Concrete Foundation Volume Calculator
Estimate the amount of concrete needed for a slab, pad, or rectangular footing. Enter your dimensions, add a waste factor, and get instant totals in cubic yards, cubic feet, and bag count.
Tip: Most contractors round up to the nearest 0.25 cubic yard and include extra for uneven subgrade and spillage.
Why a Concrete Foundation Calculator Matters
A concrete foundation is one of the most expensive and structurally critical parts of a build. Ordering too little concrete can cause delays, cold joints, and expensive return-trip fees. Ordering too much means paying for material you may not use. A calculator helps you find a realistic order quantity quickly and consistently.
This tool is designed for rectangular pours, including small house slabs, shed pads, garage slabs, and simple footing sections. If your project has varying depths, curves, grade beams, or steps, break the work into multiple rectangles and calculate each section separately.
How the Foundation Volume Formula Works
Core formula
The base volume formula is:
Volume = Length × Width × Depth
Because concrete is typically ordered in cubic yards, the calculator converts total cubic feet into cubic yards by dividing by 27:
Cubic yards = Cubic feet ÷ 27
Waste factor
A waste factor accounts for over-excavation, minor form movement, uneven subgrade, and cleanup loss. Typical values:
- 5% for small, controlled pours with tight forming.
- 8–10% for most residential slab and footing projects.
- 10–15% for complex access, pump placement, or irregular excavation.
What Inputs Mean
- Length and Width: The plan dimensions of each pour area.
- Thickness/Depth: The vertical concrete depth.
- Number of Sections: Use this when pouring identical pads or repeated footing blocks.
- Waste Factor: Adds contingency to the base volume.
- Price per Cubic Yard: Optional estimate of material cost.
- Bag Size: Useful for DIY jobs mixed from bagged concrete instead of ready-mix trucks.
Example Calculation
Suppose you need a 30 ft × 24 ft slab at 6 inches thick, with a 10% waste factor:
- Depth in feet = 6 ÷ 12 = 0.5 ft
- Base volume = 30 × 24 × 0.5 = 360 ft³
- Base cubic yards = 360 ÷ 27 = 13.33 yd³
- With 10% waste = 14.67 yd³
In practice, this is often ordered as about 14.75 to 15.00 cubic yards depending on supplier minimums and risk tolerance.

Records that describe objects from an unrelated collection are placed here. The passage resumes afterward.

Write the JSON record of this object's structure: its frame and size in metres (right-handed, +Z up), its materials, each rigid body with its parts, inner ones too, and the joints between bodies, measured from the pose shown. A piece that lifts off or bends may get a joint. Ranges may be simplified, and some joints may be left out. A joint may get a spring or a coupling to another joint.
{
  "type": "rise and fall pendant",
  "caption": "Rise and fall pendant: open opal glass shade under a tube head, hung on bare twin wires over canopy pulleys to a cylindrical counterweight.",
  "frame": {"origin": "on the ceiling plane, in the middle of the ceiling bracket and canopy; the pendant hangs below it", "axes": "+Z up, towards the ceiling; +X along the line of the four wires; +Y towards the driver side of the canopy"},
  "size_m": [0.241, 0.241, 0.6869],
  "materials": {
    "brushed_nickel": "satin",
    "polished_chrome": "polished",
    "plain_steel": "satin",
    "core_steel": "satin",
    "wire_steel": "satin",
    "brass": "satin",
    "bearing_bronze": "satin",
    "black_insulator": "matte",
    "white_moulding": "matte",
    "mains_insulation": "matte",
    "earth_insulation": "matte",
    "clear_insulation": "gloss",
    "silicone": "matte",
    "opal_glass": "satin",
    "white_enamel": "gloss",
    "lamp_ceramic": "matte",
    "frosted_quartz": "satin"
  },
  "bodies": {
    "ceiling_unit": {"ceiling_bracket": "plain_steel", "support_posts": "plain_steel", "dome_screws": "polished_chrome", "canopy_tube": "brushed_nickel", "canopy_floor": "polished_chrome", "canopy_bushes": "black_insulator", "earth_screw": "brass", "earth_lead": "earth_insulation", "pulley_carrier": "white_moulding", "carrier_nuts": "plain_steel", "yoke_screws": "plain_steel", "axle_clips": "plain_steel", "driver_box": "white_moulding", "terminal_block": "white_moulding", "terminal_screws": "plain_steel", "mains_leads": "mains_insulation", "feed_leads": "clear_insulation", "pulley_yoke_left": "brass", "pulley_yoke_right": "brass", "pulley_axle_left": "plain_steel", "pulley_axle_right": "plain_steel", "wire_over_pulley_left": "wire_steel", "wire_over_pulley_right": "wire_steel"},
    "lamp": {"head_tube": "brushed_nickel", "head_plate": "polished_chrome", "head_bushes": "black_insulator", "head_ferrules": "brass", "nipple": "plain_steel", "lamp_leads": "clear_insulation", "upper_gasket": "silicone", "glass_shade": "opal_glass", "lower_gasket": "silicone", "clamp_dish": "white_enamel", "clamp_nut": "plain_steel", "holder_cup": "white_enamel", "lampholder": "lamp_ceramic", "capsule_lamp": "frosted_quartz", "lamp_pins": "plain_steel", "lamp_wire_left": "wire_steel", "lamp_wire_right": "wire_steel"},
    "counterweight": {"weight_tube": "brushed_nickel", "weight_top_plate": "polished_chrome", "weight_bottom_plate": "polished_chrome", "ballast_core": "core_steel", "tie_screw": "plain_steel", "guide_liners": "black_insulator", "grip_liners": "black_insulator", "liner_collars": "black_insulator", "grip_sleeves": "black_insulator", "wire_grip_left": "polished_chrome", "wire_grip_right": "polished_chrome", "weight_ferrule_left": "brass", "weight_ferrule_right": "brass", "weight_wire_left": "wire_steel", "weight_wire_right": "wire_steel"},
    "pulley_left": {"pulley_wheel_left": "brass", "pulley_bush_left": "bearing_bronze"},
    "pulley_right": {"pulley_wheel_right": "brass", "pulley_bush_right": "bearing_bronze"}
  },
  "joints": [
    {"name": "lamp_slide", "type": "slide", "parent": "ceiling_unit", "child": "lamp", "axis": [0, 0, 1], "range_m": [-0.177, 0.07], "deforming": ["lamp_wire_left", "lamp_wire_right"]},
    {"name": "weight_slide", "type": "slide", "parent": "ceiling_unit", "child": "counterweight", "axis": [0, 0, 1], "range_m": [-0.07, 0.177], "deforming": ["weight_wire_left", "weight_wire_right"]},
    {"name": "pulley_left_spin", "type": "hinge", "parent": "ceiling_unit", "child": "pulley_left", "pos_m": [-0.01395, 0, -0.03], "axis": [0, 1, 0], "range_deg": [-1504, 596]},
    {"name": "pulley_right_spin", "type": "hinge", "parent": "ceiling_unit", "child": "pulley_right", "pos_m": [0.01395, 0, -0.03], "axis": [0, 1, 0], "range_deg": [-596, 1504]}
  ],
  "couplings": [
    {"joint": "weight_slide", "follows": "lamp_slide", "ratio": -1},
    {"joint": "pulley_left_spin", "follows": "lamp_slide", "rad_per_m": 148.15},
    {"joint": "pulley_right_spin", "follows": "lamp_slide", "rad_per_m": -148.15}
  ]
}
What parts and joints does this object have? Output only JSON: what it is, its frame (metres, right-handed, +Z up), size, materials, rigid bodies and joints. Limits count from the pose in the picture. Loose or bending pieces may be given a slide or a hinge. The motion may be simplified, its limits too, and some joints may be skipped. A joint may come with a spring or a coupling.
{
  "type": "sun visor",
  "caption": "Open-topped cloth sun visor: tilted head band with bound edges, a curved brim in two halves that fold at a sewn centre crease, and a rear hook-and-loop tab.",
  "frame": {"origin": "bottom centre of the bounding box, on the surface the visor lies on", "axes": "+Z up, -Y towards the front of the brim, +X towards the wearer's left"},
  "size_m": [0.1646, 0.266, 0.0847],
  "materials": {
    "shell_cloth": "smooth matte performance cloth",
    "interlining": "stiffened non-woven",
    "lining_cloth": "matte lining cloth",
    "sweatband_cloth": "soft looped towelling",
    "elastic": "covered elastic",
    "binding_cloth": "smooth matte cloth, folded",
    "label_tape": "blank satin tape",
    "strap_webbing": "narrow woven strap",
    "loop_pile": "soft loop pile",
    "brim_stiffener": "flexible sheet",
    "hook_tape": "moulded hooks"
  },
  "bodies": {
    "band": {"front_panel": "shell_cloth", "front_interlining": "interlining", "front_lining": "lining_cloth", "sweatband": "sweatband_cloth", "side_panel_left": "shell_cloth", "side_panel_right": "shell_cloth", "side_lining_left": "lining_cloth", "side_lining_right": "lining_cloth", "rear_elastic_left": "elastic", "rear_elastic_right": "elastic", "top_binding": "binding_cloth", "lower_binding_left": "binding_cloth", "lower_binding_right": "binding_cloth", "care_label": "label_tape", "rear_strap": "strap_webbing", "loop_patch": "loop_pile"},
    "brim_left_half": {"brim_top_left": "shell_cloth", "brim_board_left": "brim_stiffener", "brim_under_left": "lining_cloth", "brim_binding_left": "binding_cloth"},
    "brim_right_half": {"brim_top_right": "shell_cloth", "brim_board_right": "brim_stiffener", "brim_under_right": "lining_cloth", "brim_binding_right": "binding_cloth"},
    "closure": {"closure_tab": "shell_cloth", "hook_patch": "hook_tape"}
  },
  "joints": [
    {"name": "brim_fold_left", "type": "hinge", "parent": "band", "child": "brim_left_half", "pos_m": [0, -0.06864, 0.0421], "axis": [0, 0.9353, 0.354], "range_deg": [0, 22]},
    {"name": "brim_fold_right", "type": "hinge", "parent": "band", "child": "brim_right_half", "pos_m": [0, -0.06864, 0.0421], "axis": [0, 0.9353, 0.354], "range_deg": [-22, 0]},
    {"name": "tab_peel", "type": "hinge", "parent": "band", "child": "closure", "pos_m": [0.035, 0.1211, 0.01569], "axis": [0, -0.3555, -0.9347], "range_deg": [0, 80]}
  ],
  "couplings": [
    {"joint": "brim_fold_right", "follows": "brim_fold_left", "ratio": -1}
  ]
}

Ready-Mix vs Bagged Concrete
Ready-mix (truck delivery)
Best for medium to large foundations. You get better consistency, faster placement, and typically lower labor burden.
Bagged concrete
Good for very small projects, repairs, or remote sites where trucks cannot access. Bag counts become very large on foundation pours, so labor and mixing time can become a major constraint.
Common Mistakes to Avoid
- Forgetting to convert inches to feet for slab thickness.
- Skipping waste factor and ordering exact theoretical volume.
- Not accounting for thickened edges, turn-downs, or grade beams.
- Ignoring supplier minimum load and short-load fees.
- Estimating only material cost and not pump, finishing, and formwork costs.
Helpful Planning Notes Before You Pour
1) Verify dimensions after forming
Always re-measure inside forms right before ordering. Small dimension changes can significantly affect total cubic yards.
2) Confirm code and engineering requirements
Foundation depth, reinforcement, compressive strength, and frost protection are dictated by local building code and site conditions. Always follow approved plans.
3) Think in placements, not only totals
If access is limited, a pump may be required. Staged placements may change waste and logistics.
Final Takeaway
A concrete foundation calculator gives you a fast, disciplined estimate and helps prevent under-ordering. Use it early for budgeting, then refine your numbers after forms and site prep are complete. For structural and code decisions, always rely on your engineer, architect, or local authority.